California representative proposes task force for Internet freedom
Would the Stop Online Piracy Act (SOPA) have come to a vote if a dedicated advisor on Internet freedom told Congress it was a terrible idea?
House Rep. Zoe Lofgren (D-Calif.), hopes the answer is no. She introduced a bill Friday, called the Global Free Internet Act of 2012, that would create a task force charged with ensuring future laws wouldn’t interfere with a free Internet.
Theoretically, this would prevent another instance of the infamous SOPA and its Senate counterpart, the Protect IP Act (PIPA), which Congress addressed in January. The language of those bills could have inadvertently restructured the architecture of the Internet—something most members of Congress seemed unaware of until there was a massive popular protest against them.
The task force would also have a secondary function: to create an annual report to the president that monitors both American and foreign threats to Internet freedom.
Though the task force would be limited to advisory power, the public would have substantial input in its assembly. Four of its members would be non-government employees, nominated online and appointed by the president. A federal registry would log users’ comments and suggestions for the task force’s annual report.

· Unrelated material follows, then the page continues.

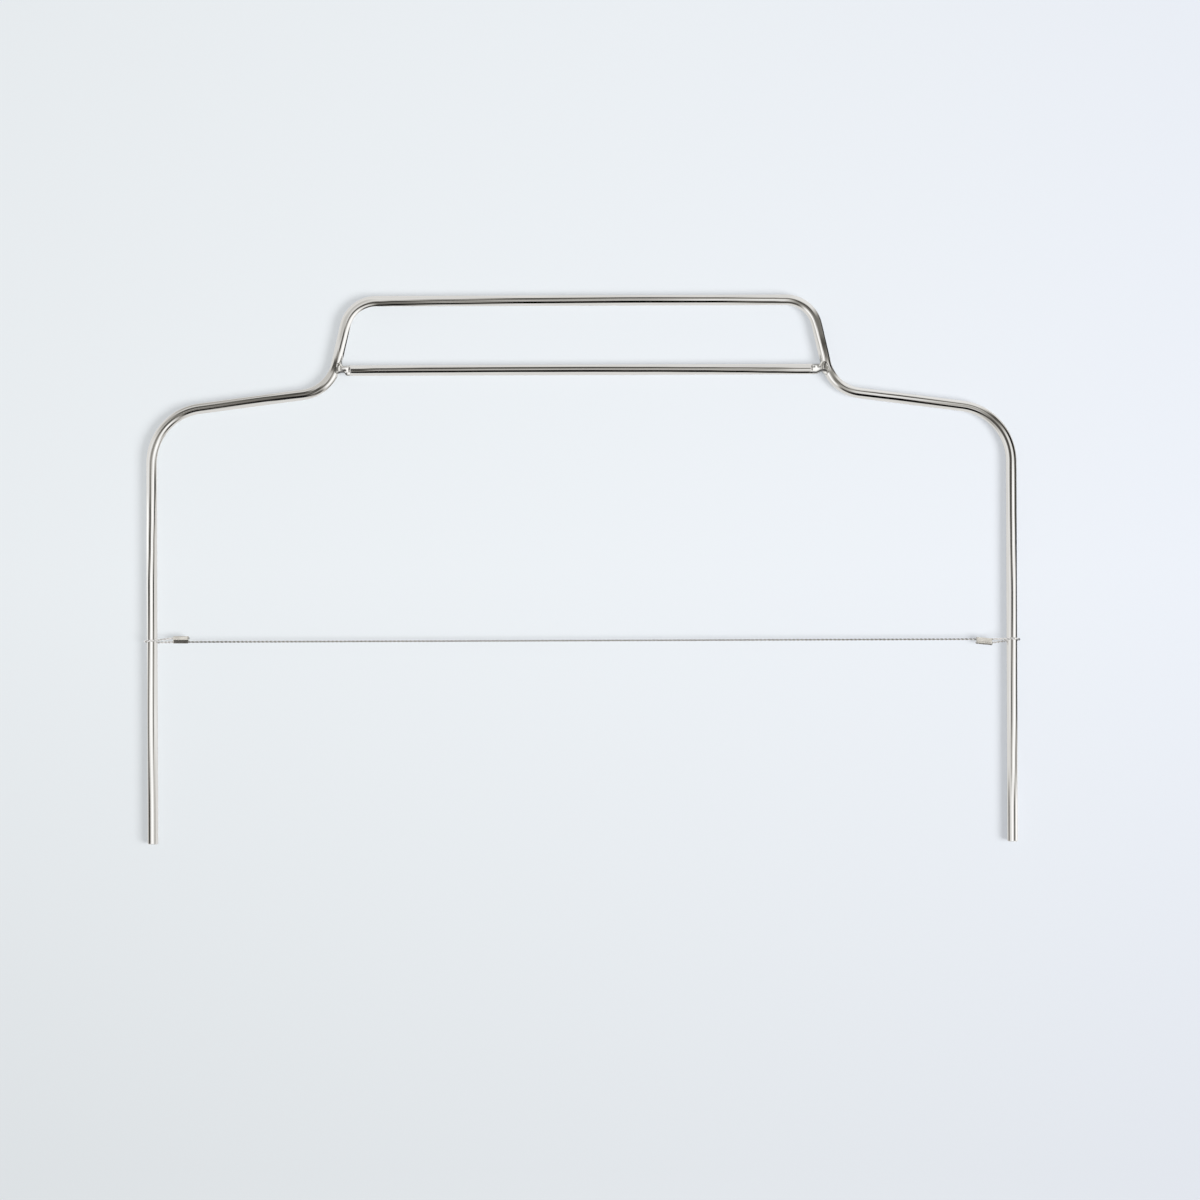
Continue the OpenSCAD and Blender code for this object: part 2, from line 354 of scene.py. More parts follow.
LEFT_CARDS = [
    (12, [(-88, -38, DARK), (-18, 20, WHITE), (38, 62, GREY)]),
    (45, [(-100, -60, DIM), (-35, 5, WHITE), (18, 34, DARK), (46, 112, PALE)]),
    (98, [(-130, -90, WHITE), (-78, -34, DARK), (-22, 14, WHITE), (26, 48, BLACK)]),
    (114, [(-130, -66, WHITE), (-54, -12, DARK), (-4, 24, WHITE), (34, 62, MILD)]),
    (125, [(-112, -60, WHITE), (-42, -6, DARK), (10, 42, WHITE), (54, 78, BLACK)]),
    (136, [(-112, -50, PALE), (-34, -2, DIM), (22, 50, WHITE), (60, 98, BLACK)]),
    (151, [(-60, -34, PALE), (-22, 18, MILD), (36, 74, WHITE), (92, 112, DIM)]),
    (160, [(-72, -24, GREY), (-20, 12, DARK), (22, 42, WHITE), (54, 86, BLACK)]),
    (169, [(-112, -62, GREY), (-44, -10, DARK), (-6, 14, DIM), (16, 52, BLACK)]),
    (198, [(-112, -76, GREY), (-60, 38, DARK), (-34, 0, DIM), (8, 38, BLACK)]),
    (206, [(-112, -76, SOFT), (-56, 48, DARK), (-18, 4, DIM), (10, 50, BLACK)]),
    (214, [(-112, -72, SOFT), (-54, 58, DARK), (-8, 8, MILD), (18, 58, BLACK)]),
    (220, [(-112, -30, SOFT), (-22, 86, DARK), (24, 44, GREY)]),
    (224, [(-112, -12, SOFT), (-2, 28, DIM), (44, 74, WHITE), (96, 122, DIM)]),
    (228, [(-112, -14, SOFT), (-10, 18, MILD), (34, 78, WHITE), (100, 124, MILD)]),
    (231, [(-70, 14, DARK), (20, 64, WHITE), (76, 112, DIM)]),
    (233, [(-60, 8, DARK), (24, 70, WHITE), (88, 126, DARK)]),
    (236, [(-34, 12, MILD), (28, 74, WHITE), (92, 132, BLACK)]),
    (239, [(-8, 20, DARK), (36, 84, WHITE), (96, 132, BLACK)]),
    (244, [(-60, -10, SOFT), (-2, 26, DARK), (40, 90, WHITE), (104, 136, BLACK)]),
    (250, [(-60, -2, SOFT), (18, 42, DIM), (56, 112, WHITE)]),
    (254, [(-46, -8, SOFT), (18, 42, DARK), (58, 98, WHITE)]),
    (258, [(-46, -6, SOFT), (18, 50, DARK), (64, 80, PALE), (92, 128, BLACK)]),
    (264, [(8, 118, DARK), (44, 66, DIM), (80, 124, BLACK)]),
    (270, [(-4, 92, DARK), (26, 54, DIM), (64, 112, BLACK)]),
    (290, [(-24, 4, DARK), (8, 38, MILD), (42, 80, BLACK)]),
    (320, [(-48, -12, DARK), (-8, 10, GREY), (18, 62, BLACK)]),
]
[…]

Lofgren, who introduced a similar, failed bill in 2010, has been vocal lately about supporting Internet freedom. Echoing Sen. Ron Wyden, on Friday Lofgren urged President Obama, who is considering enacting an executive order on cybersecurity, to make sure any new mandates only apply to critical infrastructure rather than to the Internet at large. She also was one of four Democratic members of the House to urge their party to officially adopt language from the Declaration of Internet Freedom, though the party didn’t take the suggestion.
“When the next SOPA-like legislation, restrictive international trade agreement, or overbroad treaty from an international body becomes a threat, it is the job of this Task Force to sound the alarm and propose a course of action,” reads an statement on Lofgren’s website.